While airplane one “came off its jacks last Sunday,” the acceleration in the production schedule announced Sept. 5 was not sufficient, according to President and CEO of Boeing Commercial Airplanes Scott Carson. He said work on airplane two is progressing and that once airplane one is complete, production on subsequent airplanes will accelerate. Work has begun up through airplane 10, according to Carson.

Boeing is largely sticking to its original forecast that more than 100 planes will be built by the end of 2009 – 109 to be precise, three less than planned. Orders stand at 710 for 50 customers. McNerney estimated about 15 customers will be affected by the delays.

As for the software coding problems, Carson welcomed the time to allow for more testing and software.

“On the issue of systems coding and integration, we have made some but not all of the milestones, (but) this activity is no longer pacing as the critical path item. The software will be more mature, reducing chances of issues coming up during flight test. We expect to have it fully loaded in next several weeks. The final (software) was loaded (into simulators) in September and is working well,” Carson said.

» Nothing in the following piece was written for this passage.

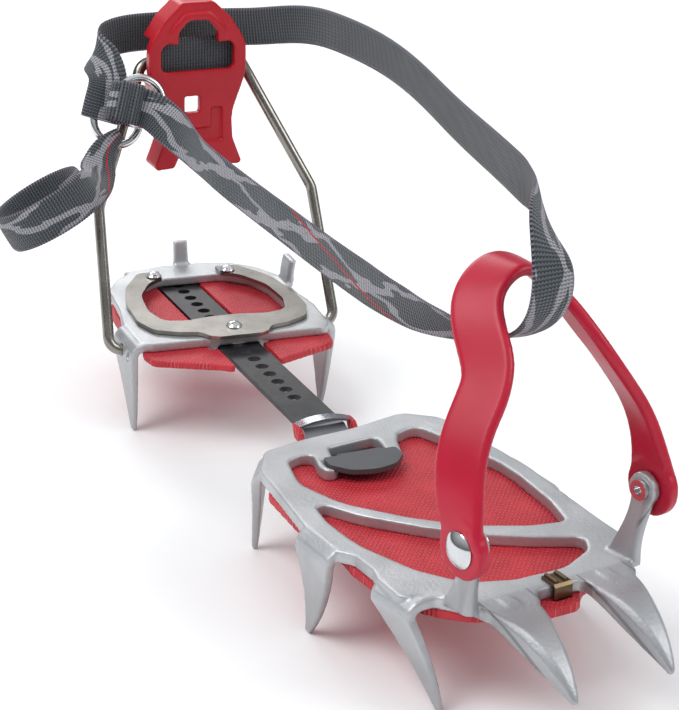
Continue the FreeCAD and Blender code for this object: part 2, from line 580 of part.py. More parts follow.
def pipe(points, radii, diameter):
    path = round_path(points, radii)
    run = (points[1] - points[0]).normalize()
    ring = Part.Wire(Part.makeCircle(diameter / 2.0, points[0], run))
    return path.makePipeShell([ring], True, True)


def heel_bail():
    """Stainless wire bail: ends turned in through the tooth flanges, legs, shoulders and top bar."""
    half = [(37.6, 0.0), (47.3, 0.0), (44.4, 55.0), (20.0, WIRE_RISE)]
    points = [bail_point(a, b) for a, b in half] + [bail_point(-a, b) for a, b in reversed(half)]
    return to_heel(pipe(points, [5.0, 9.0, 6.0, 6.0, 9.0, 5.0], WIRE_D))


TOP_BAR = bail_point(0, WIRE_RISE)


def lever_slab(corners, x0, x1):
    """Plate across the bar direction from an outline of (y, z - top bar height, radius)."""
    wire = rounded_wire([(y, z, r) for y, z, r in corners])
    face = Part.Face(wire)
    solid = face.extrude(V(0, 0, x1 - x0))
    # (x, y, z) of the flat drawing becomes (z, x, y)
    turn = FreeCAD.Matrix(0, 0, 1, TOP_BAR.x + x0, 1, 0, 0, 0, 0, 1, 0, TOP_BAR.z, 0, 0, 0, 1)
    return solid.transformGeometry(turn)


def mirrored(half):
    return half + [(-y, z, r) for y, z, r in reversed(half)]


def heel_lever():
    """Moulded plastic heel lever: shell with strap window, arch, bearing ribs for the wire and prongs."""
    outline = mirrored([(6.5, 24.5, 3), (13.5, 18, 8), (19.9, 8, 12), (20, -4, 16), (14, -20, 16),
                        (14.2, -30, 10), (18.6, -41.5, 1.5), (10, -41, 2), (7, -34.5, 8)])
    body = lever_slab(outline, LEVER_FRONT - 12.5, LEVER_FRONT)
    cavity = mirrored([(5, 21, 3), (11, 16, 7), (17, 7.5, 10), (17, -3.5, 14), (11, -20, 14), (11, -33, 3)])
    body = body.cut(lever_slab(cavity, LEVER_FRONT - 13.5, LEVER_FRONT - LEVER_WALL))
    window = mirrored([(15, 8.5, 3), (15, -2.5, 2.5)])
    body = body.cut(lever_slab(window, LEVER_FRONT - 6, LEVER_FRONT + 1))
    arch = mirrored([(8, 7, 0.5), (8.2, 13, 5), (4, 17.5, 4)])
    body = body.cut(lever_slab([(y, z, r) for y, z, r in arch], LEVER_FRONT - 6, LEVER_FRONT + 1))
    rim = mirrored([(11, 8.6, 0.5), (11.4, 14, 6), (5, 20.2, 5)])
    ring = lever_slab(rim, LEVER_FRONT - 0.5, LEVER_FRONT + 0.8).cut(lever_slab(arch, LEVER_FRONT - 2, LEVER_FRONT + 2))
    ring = ring.cut(lever_slab(window, LEVER_FRONT - 2, LEVER_FRONT + 2))
    body = body.fuse(ring)
    square = [(-5.5, -12.5, 0.6), (0.5, -12.5, 0.6), (0.5, -19, 0.6), (-5.5, -19, 0.6)]
    body = body.cut(lever_slab(square, LEVER_FRONT - 6, LEVER_FRONT + 1))
    recess = [(5.2, -17.5, 0.8), (10, -17.5, 0.8), (10, -31, 0.8), (-4.5, -31, 0.8), (-4.5, -25.5, 0.8), (5.2, -25.5, 0.8)]
    body = body.cut(lever_slab(recess, LEVER_FRONT - 1.2, LEVER_FRONT + 1))
    # sides open where the bail's shoulders and the strap leave, and bearing ribs on the top bar
    gate = [(-25, 10.4, 1), (25, 10.4, 1), (25, -8, 1), (-25, -8, 1)]
    body = body.cut(lever_slab(gate, LEVER_FRONT - 13.5, LEVER_FRONT - LEVER_WALL - 1.2))
    for side in (-1, 1):
        foot = [(side * 9.5, 5, 0.5), (side * 13.0, 5, 0.5), (side * 13.0, -15, 0.5), (side * 9.5, -15, 0.5)]
        body = body.fuse(lever_slab(foot, -3.6, LEVER_FRONT - LEVER_WALL + 0.3).cut(
            lever_slab([(-14, 6, 0.1), (14, 6, 0.1), (14, -9.2, 0.1), (-14, -9.2, 0.1)], 2.3, LEVER_FRONT)))
    bore = cylinder(WIRE_D / 2.0 + RUNNING, V(TOP_BAR.x, -24, TOP_BAR.z), V(TOP_BAR.x, 24, TOP_BAR.z))
    return to_heel(body.cut(bore).removeSplitter())


# ---------------------------------------------------------------- strap
def in_bail(a, b, d):
    """Point beside the heel bail: a across, b up the bail, d in front of its plane."""
    lean = radians(WIRE_TILT)
    point = bail_point(a, b) + V(cos(lean), 0, sin(lean)) * d
    return turned(point)


def turned(vector):
    """Bar frame to the crampon's frame for one vector or point."""
    swing = radians(BAR_SWING)
    return V(vector.x * cos(swing) - vector.y * sin(swing), vector.x * sin(swing) + vector.y * cos(swing), vector.z)


def strap(route, count, thick=STRAP_T):
    """Webbing along a route of (point, width direction, width)."""
    points = [stop[0] for stop in route]
    curve = Part.BSplineCurve()
    curve.interpolate(points)
    marks = curve.getKnots()
    wires = []
    for i in range(count + 1):
        at = marks[0] + (marks[-1] - marks[0]) * i / float(count)
        k = 0
        while k < len(points) - 2 and at > marks[k + 1]:
            k += 1
        share = (at - marks[k]) / (marks[k + 1] - marks[k])
        wide = route[k][1] * (1.0 - share) + route[k + 1][1] * share
        width = route[k][2] * (1.0 - share) + route[k + 1][2] * share
        run = curve.tangent(at)[0]
        across = (wide - run * wide.dot(run)).normalize()
        wires.append(section(curve.value(at), across, run.cross(across), width, thick, 0.2))
    return loft(wires, True)


FOLD_WIDE = turned(V(-sin(radians(WIRE_TILT)) * 0.93, 0.37, cos(radians(WIRE_TILT)) * 0.93))
FLAP_WIDE = turned(V(sin(radians(WIRE_TILT)) * 0.40, 0.915, -cos(radians(WIRE_TILT)) * 0.40))


def strap_slot():
    """Stretch of webbing inside the lever, in front of the bail's top bar."""
    x, z = TOP_BAR.x + 4.6, TOP_BAR.z + 2.4
    route = [(turned(V(x, y, z)), UP, STRAP_W) for y in (-16.6, 0, 16.6)]
    return strap(route, 4)


def strap_long():
    """One length of webbing: buckle flap, round behind the lever, over and under the toe bail, sewn fold."""
    flap = [(in_bail(-42.2, 88.0, 8.6), FLAP_WIDE), (in_bail(-39.2, 95.9, 8.6), FLAP_WIDE),
            (in_bail(-36.9, 102.6, 8.5), turned(V(0.05, 0.99, -0.1))),
            (in_bail(-37.4, 109.8, 6.0), turned(V(-0.15, 0.82, 0.57)))]
    behind = [(V(-165.0, -38.0, 140.5), V(0, 0.25, 0.97)), (V(-171.0, -31.0, 143.0), UP),
              (V(-176.0, -16.0, 143.5), UP), (V(-178.0, 0.0, 143.0), UP), (V(-175.5, 16.0, 143.5), UP),
              (V(-168.0, 28.0, 144.5), UP)]
    upper = [(V(-150, 59, 147), UP), (V(-118, 62, 149.5), UP), (V(-84, 59, 149.5), UP), (V(-45, 51, 148), UP),
             (V(-8, 40.5, 146), UP), (V(35, 27, 146), UP), (V(64, 17, 146.5), UP)]
    loop = [(V(84, 9, 146.0), V(0, -0.3, 0.95)), (V(99, 0, 142.5), V(0, -0.8, 0.6)),
            (V(106, -2, 134), V(0, -1, 0.2)), (V(104.2, -1.5, 121.4), V(0, -1, 0)),
            (V(93.4, -1.8, 110.6), V(0, -1, 0)),
            (V(79, -3.4, 106.0), V(0, -0.9, 0.3)), (V(64, -7, 104.3), V(0, -0.6, 0.8)),
            (V(45, -9.6, 103.6), V(0, -0.2, 0.97))]
    lower = [(V(20, -9.3, 103.7), UP), (V(-10, -6.8, 103.9), UP), (V(-40, -5.5, 105.7), UP),
             (V(-72, -4.2, 107.8), UP), (V(-105, -3.1, 111.2), UP)]
    fold = [(in_bail(-20.0, 84.2, 20.4), FOLD_WIDE), (in_bail(-24.6, 89.3, 17.4), FOLD_WIDE),
            (in_bail(-30.4, 91.8, 16.3), FOLD_WIDE)]
    fold += [(in_bail(-36.0 - 0.94 * FOLD_R * cos(radians(turn)), 93.9 + 0.34 * FOLD_R * cos(radians(turn)),
                      FOLD_MID + FOLD_R * sin(radians(turn))), FOLD_WIDE) for turn in (90, 45, 0, -45, -90)]
    fold.append((in_bail(-27.0, 90.7, FOLD_MID - FOLD_R), FOLD_WIDE))
    route = flap + [(turned(p), turned(w)) for p, w in behind] + upper + loop + lower + fold
    return strap([(point, wide, STRAP_W) for point, wide in route], 190)


def strap_patch():
    """Ribbed reinforcement sewn over the fold."""
    route = [(in_bail(a, b, FOLD_MID + FOLD_R + 2.1), FOLD_WIDE, 16.0) for a, b in ((-36.6, 94.1), (-28.0, 91.0))]
    return strap(route, 2, 2.0)


def strap_tail():
    """Free end of the webbing: bunched under the buckle, then one open coil."""
    down = COIL_UP * -1
    near = COIL_SIDE.cross(COIL_UP)
    route = [(in_bail(-35.6, 82.0, 11.2), turned(V(0, 1, 0)), 5.0),
             (in_bail(-42.0, 77.4, 12.0), turned(V(0, 1, -0.1)), 9.0),
             (in_bail(-47.2, 69.3, 16.0), turned(V(0.1, 1, -0.3)), 14.0)]
    for i in range(14):
        angle = radians(28 + 30 * i)
        radius = COIL_R + 2.2 - 0.34 * i
        point = COIL_CENTRE + COIL_SIDE * (radius * cos(angle)) + near * (radius * sin(angle))
        route.append((point, down, STRAP_W))
    return strap(route, 72)


def buckle_ring(a, b, d):
    lean = radians(WIRE_TILT)
    return Part.makeTorus(RING_R, RING_WIRE / 2.0, in_bail(a, b, d), turned(V(cos(lean), 0, sin(lean))))


def ring_upper():
    return buckle_ring(-26.6, 93.4, FOLD_MID)


def ring_lower():
    return buckle_ring(-34.7, 87.1, 5.8)


os.makedirs(OUT, exist_ok=True)
NODES = [toe_frame, toe_plate, plate_keeper, front_clip, toe_bail, bail_rivets, linking_bar,
         heel_frame, heel_plate, spring_plate, plate_rivets, lock_pin, heel_bail, heel_lever,
         strap_slot, strap_long, strap_patch, strap_tail, ring_upper, ring_lower]
for make in NODES:
    save(make.__name__, make())
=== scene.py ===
from math import cos, pi, radians, sin

import bpy
import numpy as np
from mathutils import Matrix, Vector


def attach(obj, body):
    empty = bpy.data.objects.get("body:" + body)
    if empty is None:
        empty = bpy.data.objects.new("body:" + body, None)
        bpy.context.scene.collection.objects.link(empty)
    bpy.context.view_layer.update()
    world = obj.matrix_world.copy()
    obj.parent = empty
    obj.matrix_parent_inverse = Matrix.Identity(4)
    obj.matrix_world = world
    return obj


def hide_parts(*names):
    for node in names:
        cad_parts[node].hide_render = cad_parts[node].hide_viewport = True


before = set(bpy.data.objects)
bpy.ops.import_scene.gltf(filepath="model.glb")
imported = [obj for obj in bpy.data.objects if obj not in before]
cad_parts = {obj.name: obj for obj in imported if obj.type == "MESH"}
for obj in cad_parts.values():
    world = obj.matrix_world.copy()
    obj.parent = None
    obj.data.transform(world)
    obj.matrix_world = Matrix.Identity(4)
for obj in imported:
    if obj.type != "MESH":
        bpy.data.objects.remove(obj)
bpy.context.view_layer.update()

# ------------------------------------------------------------------ camera
CAM_AT = Vector((0.5310, -0.3310, 0.3191))
AZ, EL, ROLL = radians(58.587), radians(21.677), radians(1.439)
back = Vector((sin(AZ) * cos(EL), -cos(AZ) * cos(EL), sin(EL)))
level = Vector((cos(AZ), sin(AZ), 0))
over = back.cross(level)
right = level * cos(ROLL) + over * sin(ROLL)
up = over * cos(ROLL) - level * sin(ROLL)
lens = bpy.data.cameras.new("camera")
lens.lens = 101.95
lens.sensor_width = 36.0
lens.clip_start = 0.01
camera = bpy.data.objects.new("camera", lens)
turn = Matrix((right, up, back)).transposed().to_4x4()
camera.matrix_world = Matrix.Translation(CAM_AT) @ turn
bpy.context.collection.objects.link(camera)
bpy.context.scene.camera = camera


# ------------------------------------------------------------------ node helpers
class Nodes:
    """A material's node tree, with short calls for the nodes used here."""

    def __init__(self, name):
        self.mat = bpy.data.materials.new(name)
        self.mat.use_nodes = True
        self.tree = self.mat.node_tree
        self.shader = self.tree.nodes["Principled BSDF"]

    def add(self, kind, inputs=(), **settings):
        node = self.tree.nodes.new(kind)
        for key, value in settings.items():
            setattr(node, key, value)
        for key, value in dict(inputs).items():
            self.put(node.inputs[key], value)
        return node

    def put(self, socket, value):
        if isinstance(value, bpy.types.NodeSocket):
            self.tree.links.new(value, socket)
        else:
            socket.default_value = value

    def math(self, operation, a, b=0.0, c=0.0):
        return self.add("ShaderNodeMath", {0: a, 1: b, 2: c}, operation=operation).outputs[0]

    def wave(self, value, pitch, phase=0.0):
        """Sine between 0 and 1 along value."""
        angle = self.math("MULTIPLY_ADD", value, 2 * pi / pitch, phase)
        return self.math("MULTIPLY_ADD", self.math("SINE", angle), 0.5, 0.5)

    def step(self, value, low, high):
        return self.add("ShaderNodeMapRange", {"Value": value, "From Min": low, "From Max": high},
                        interpolation_type="SMOOTHSTEP").outputs[0]

    def noise(self, vector, scale, detail=4.0, rough=0.55):
        return self.add("ShaderNodeTexNoise", {"Vector": vector, "Scale": scale, "Detail": detail,
                                               "Roughness": rough}).outputs["Fac"]

    def mix(self, fac, a, b):
        node = self.add("ShaderNodeMix", {"Factor": fac}, data_type="RGBA")
        self.put(node.inputs[6], a)
        self.put(node.inputs[7], b)
        return node.outputs[2]

    def place(self):
        return self.add("ShaderNodeTexCoord").outputs["Object"]

    def axes(self, vector):
        return self.add("ShaderNodeSeparateXYZ", {0: vector}).outputs

    def bump(self, height, distance, strength=1.0, below=None):
        inputs = {"Height": height, "Distance": distance, "Strength": strength}
        if below is not None:
            inputs["Normal"] = below
        return self.add("ShaderNodeBump", inputs).outputs[0]

    def finish(self, **values):
        names = {"color": "Base Color", "rough": "Roughness", "metal": "Metallic", "normal": "Normal",
                 "coat": "Coat Weight", "coat_rough": "Coat Roughness", "spec": "Specular IOR Level",
                 "sheen": "Sheen Weight", "sheen_rough": "Sheen Roughness", "aniso": "Anisotropic"}
        for key, value in values.items():
            self.put(self.shader.inputs[names[key]], value)
        return self.mat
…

Analysts expressed skepticism that the new schedule could be met and wondered why Boeing was sticking with the 109 planes by the end of the 2009.

“(The problems are) tied to production problems in airplane one. We don’t think we are inducing any risk letting production stay the way it was. (Out of sequence work was) the kind of trap we found ourselves in and mostly on airplane one.”

He also said he while he wished training and production had started earlier at partner Vought’s new Charleston, S.C. plant where the 787’s aft fuselage sections are manufactured, he said the facility has no “fundamental flaws.”

“I think we will continue to have growing pains on the front end of this,” Carson said.

McNerney said the delay will neither slow down any other projects at Boeing nor materially affect company earnings. The biggest cost Boeing could incur is delivery delay penalties it has to pay to customers. McNerney said the purpose of today’s announcement was to let customers know as early as possible about the six month delay. He said several times that Boeing was very “disappointed” that it could not keep it commitments to customers.